* Goal of the exercise
Look through the data below. Pick out the lines holding the string "code".

[start of Input records]

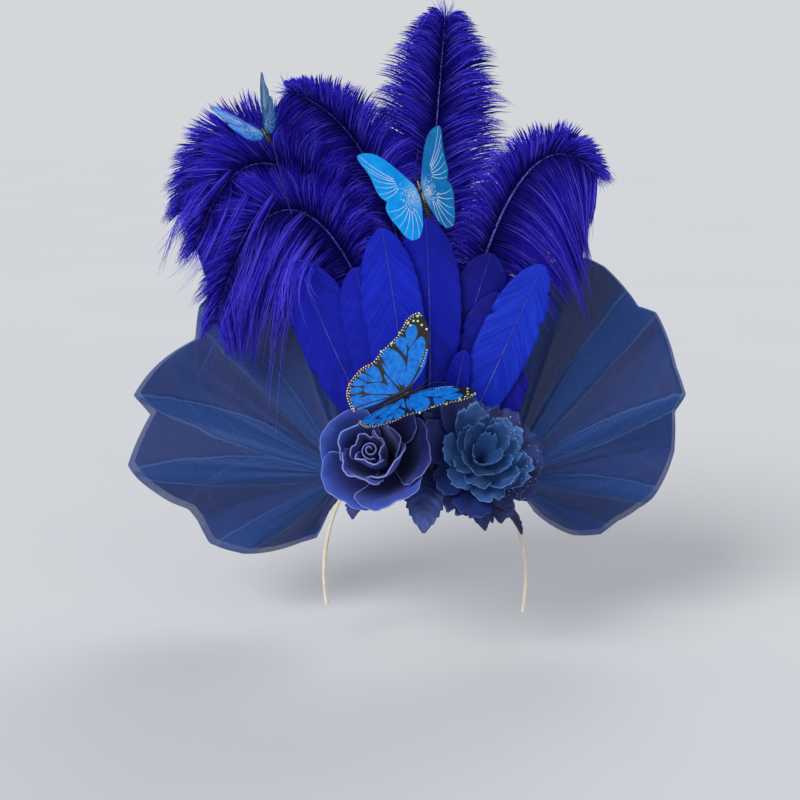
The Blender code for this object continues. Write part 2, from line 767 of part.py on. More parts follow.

[end of Input records]
[start of Input records]

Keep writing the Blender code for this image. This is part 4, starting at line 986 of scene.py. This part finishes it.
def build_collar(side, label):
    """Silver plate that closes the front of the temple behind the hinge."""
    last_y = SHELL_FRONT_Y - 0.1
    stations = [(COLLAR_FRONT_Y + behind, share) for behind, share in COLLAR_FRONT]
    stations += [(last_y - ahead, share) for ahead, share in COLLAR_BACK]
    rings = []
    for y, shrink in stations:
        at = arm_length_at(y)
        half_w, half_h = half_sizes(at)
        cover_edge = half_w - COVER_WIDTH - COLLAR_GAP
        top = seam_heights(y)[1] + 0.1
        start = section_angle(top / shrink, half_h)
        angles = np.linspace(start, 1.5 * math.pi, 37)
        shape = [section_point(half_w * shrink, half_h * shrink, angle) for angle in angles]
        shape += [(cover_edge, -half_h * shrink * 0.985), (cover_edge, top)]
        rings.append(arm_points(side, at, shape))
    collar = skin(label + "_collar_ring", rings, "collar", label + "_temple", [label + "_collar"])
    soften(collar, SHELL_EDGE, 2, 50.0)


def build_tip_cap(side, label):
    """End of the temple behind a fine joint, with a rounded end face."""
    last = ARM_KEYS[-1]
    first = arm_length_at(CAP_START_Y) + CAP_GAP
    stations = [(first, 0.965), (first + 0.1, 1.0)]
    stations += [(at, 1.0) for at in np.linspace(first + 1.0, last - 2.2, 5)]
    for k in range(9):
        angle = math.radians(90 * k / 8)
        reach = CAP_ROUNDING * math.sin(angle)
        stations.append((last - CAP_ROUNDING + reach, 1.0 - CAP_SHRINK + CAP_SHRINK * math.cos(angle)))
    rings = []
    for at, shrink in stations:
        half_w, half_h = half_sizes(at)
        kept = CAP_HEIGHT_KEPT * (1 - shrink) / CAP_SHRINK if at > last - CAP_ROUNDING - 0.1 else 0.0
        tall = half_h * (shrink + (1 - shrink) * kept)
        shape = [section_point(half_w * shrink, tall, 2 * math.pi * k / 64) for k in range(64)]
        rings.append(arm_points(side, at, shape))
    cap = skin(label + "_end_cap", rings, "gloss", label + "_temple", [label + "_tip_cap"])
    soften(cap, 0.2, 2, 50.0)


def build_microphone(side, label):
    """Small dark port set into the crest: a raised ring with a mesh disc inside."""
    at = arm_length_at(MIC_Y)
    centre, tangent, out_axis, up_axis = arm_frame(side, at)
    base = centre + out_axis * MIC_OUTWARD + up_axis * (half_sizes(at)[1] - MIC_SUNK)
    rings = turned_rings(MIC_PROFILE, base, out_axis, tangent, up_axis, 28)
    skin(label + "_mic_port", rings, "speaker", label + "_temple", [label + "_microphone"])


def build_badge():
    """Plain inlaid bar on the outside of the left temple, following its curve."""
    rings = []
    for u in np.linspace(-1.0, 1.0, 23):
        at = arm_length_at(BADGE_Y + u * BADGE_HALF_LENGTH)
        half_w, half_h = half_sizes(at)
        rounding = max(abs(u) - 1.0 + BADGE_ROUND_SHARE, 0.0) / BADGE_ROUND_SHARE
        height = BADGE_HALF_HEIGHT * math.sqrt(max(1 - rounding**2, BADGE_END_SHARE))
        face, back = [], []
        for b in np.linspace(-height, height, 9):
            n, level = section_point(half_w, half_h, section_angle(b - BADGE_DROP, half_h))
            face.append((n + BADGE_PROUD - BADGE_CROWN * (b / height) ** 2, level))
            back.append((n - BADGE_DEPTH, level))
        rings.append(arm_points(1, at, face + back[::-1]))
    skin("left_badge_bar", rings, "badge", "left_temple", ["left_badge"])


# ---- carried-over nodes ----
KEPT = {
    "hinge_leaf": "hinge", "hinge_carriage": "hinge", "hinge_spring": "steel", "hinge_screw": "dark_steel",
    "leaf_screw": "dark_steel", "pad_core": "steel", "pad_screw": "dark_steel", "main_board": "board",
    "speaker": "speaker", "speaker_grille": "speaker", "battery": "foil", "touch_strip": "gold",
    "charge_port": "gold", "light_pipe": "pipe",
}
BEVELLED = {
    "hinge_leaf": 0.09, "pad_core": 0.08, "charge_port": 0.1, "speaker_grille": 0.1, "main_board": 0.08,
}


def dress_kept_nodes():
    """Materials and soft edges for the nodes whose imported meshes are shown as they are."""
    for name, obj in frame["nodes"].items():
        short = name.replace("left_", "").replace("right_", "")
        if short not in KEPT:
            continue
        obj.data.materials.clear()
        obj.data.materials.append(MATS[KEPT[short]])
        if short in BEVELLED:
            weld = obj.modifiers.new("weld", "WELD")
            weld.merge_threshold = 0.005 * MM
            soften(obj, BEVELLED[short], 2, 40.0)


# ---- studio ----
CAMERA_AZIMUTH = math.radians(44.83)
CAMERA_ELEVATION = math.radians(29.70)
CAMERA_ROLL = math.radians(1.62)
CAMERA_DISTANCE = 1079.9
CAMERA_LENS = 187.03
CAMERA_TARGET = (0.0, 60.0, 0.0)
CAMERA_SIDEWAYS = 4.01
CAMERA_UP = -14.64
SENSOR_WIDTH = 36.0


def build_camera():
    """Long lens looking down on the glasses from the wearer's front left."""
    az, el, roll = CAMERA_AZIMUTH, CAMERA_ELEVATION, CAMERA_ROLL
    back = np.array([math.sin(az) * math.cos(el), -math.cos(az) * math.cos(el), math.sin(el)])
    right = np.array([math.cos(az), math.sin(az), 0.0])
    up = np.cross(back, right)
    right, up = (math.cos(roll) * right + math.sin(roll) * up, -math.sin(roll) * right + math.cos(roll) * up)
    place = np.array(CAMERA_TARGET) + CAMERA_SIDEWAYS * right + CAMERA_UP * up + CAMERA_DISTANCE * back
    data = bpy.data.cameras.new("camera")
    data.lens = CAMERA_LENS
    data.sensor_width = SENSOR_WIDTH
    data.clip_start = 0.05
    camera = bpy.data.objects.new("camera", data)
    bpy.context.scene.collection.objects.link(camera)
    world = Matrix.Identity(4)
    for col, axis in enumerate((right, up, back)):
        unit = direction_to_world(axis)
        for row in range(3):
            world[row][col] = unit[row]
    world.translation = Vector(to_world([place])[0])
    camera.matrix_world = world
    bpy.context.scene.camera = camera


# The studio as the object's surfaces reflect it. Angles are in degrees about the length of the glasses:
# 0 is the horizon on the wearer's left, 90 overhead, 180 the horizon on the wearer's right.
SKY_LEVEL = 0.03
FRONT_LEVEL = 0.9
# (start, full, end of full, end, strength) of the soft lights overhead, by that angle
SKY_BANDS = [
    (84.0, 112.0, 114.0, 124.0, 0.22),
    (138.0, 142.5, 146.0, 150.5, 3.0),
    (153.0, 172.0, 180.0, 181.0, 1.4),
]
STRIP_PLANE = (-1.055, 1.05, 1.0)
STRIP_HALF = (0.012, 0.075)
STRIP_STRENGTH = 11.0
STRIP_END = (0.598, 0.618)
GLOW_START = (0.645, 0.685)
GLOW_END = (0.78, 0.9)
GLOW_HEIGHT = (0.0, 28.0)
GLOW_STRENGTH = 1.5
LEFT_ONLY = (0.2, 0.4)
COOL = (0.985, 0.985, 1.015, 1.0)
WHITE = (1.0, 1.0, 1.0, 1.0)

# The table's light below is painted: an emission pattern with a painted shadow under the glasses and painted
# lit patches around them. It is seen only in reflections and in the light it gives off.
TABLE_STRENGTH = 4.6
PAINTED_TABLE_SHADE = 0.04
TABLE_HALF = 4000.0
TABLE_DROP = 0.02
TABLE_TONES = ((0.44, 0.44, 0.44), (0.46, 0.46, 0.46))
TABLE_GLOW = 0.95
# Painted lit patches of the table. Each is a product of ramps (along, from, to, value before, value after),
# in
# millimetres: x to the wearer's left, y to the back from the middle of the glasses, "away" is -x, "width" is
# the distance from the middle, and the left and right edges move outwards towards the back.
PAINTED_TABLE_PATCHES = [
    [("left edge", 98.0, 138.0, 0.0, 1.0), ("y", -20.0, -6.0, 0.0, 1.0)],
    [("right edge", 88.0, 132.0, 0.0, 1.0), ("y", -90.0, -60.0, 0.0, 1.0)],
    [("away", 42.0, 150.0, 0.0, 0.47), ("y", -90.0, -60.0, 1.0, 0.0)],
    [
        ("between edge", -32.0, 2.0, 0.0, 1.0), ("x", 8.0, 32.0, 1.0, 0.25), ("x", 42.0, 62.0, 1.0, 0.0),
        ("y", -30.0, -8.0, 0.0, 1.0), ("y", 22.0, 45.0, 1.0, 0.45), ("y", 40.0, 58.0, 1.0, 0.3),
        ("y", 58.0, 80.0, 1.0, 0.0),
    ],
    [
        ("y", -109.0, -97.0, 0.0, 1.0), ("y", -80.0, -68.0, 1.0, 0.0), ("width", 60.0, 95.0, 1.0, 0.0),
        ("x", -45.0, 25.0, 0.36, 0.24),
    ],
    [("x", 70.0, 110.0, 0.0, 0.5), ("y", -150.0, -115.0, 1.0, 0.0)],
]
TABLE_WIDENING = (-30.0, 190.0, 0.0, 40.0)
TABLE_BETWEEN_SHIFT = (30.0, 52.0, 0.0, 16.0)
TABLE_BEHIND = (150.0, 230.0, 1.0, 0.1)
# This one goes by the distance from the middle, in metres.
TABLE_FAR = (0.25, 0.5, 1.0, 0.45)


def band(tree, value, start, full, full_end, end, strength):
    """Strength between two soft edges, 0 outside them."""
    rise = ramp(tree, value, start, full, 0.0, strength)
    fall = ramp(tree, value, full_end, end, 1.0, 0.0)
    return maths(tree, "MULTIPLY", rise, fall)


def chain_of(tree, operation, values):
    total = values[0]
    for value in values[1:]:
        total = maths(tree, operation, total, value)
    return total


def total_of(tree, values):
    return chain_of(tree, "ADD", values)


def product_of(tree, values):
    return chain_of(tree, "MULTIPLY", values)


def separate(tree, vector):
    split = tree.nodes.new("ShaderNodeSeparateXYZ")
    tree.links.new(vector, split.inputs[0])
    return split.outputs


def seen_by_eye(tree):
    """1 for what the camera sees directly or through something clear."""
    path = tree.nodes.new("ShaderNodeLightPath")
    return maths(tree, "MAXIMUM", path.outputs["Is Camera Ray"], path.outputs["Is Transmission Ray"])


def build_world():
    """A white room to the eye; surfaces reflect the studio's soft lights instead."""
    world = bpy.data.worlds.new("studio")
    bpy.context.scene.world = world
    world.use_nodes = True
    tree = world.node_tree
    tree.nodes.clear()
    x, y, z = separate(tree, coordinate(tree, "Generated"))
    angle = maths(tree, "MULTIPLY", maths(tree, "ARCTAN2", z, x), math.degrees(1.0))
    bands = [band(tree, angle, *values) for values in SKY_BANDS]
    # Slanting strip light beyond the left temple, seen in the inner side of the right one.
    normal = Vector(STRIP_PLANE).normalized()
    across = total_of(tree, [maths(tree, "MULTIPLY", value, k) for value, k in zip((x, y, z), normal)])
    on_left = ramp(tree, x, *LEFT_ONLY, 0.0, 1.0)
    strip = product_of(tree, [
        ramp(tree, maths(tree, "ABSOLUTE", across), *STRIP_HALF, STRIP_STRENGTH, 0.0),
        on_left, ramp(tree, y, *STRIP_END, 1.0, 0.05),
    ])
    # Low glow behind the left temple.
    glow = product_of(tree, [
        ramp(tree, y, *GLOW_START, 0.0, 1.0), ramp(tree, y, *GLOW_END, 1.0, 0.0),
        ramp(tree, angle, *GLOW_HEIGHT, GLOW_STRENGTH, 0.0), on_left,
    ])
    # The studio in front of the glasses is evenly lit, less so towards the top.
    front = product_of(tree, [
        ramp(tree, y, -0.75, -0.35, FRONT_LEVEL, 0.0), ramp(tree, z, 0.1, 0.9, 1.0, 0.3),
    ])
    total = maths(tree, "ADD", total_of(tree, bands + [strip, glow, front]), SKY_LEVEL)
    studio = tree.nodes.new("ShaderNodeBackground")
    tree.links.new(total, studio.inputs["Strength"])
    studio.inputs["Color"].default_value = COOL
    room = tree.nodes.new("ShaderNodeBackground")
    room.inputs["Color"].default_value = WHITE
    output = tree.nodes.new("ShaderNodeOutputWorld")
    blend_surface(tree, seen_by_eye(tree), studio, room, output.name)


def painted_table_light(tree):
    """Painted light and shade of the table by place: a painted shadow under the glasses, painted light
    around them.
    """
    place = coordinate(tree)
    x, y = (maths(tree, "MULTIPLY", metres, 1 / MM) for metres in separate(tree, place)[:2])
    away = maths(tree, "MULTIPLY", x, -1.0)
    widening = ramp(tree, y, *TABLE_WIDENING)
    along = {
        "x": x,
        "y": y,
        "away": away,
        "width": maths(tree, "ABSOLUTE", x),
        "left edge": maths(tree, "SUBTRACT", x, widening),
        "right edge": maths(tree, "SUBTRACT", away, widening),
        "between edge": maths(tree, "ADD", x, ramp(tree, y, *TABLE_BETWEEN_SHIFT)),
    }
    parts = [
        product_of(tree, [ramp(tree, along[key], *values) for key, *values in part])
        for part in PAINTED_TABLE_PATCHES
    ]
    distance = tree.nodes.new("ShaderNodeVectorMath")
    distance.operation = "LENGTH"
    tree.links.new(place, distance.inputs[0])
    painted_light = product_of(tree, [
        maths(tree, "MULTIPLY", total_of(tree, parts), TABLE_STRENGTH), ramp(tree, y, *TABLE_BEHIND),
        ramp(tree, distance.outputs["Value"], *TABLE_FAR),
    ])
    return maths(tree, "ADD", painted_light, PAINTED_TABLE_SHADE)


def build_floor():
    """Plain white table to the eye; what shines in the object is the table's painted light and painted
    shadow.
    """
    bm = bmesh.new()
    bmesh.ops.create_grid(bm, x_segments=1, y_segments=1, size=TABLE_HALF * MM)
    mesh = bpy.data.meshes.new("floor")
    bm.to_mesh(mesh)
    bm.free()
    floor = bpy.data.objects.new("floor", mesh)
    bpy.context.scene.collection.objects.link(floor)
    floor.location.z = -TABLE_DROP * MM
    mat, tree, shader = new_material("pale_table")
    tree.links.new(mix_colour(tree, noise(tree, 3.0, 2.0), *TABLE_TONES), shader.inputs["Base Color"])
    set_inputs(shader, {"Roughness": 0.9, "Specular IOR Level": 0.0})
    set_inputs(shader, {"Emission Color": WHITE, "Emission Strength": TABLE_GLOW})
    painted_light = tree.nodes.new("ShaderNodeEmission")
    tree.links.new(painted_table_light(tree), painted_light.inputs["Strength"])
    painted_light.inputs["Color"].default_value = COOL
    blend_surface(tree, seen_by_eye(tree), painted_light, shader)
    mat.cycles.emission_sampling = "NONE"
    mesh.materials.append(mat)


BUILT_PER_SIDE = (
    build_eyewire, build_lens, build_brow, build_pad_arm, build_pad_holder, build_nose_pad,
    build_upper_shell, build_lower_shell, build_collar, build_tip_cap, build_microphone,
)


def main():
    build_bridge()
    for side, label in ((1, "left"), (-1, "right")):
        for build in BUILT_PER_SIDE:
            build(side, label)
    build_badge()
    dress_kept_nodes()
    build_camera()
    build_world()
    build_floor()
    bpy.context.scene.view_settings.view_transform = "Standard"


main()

[end of Input records]

* Reply to the exercise
The Blender code for this object continues. Write part 2, from line 767 of part.py on. More parts follow.
Keep writing the Blender code for this image. This is part 4, starting at line 986 of scene.py. This part finishes it.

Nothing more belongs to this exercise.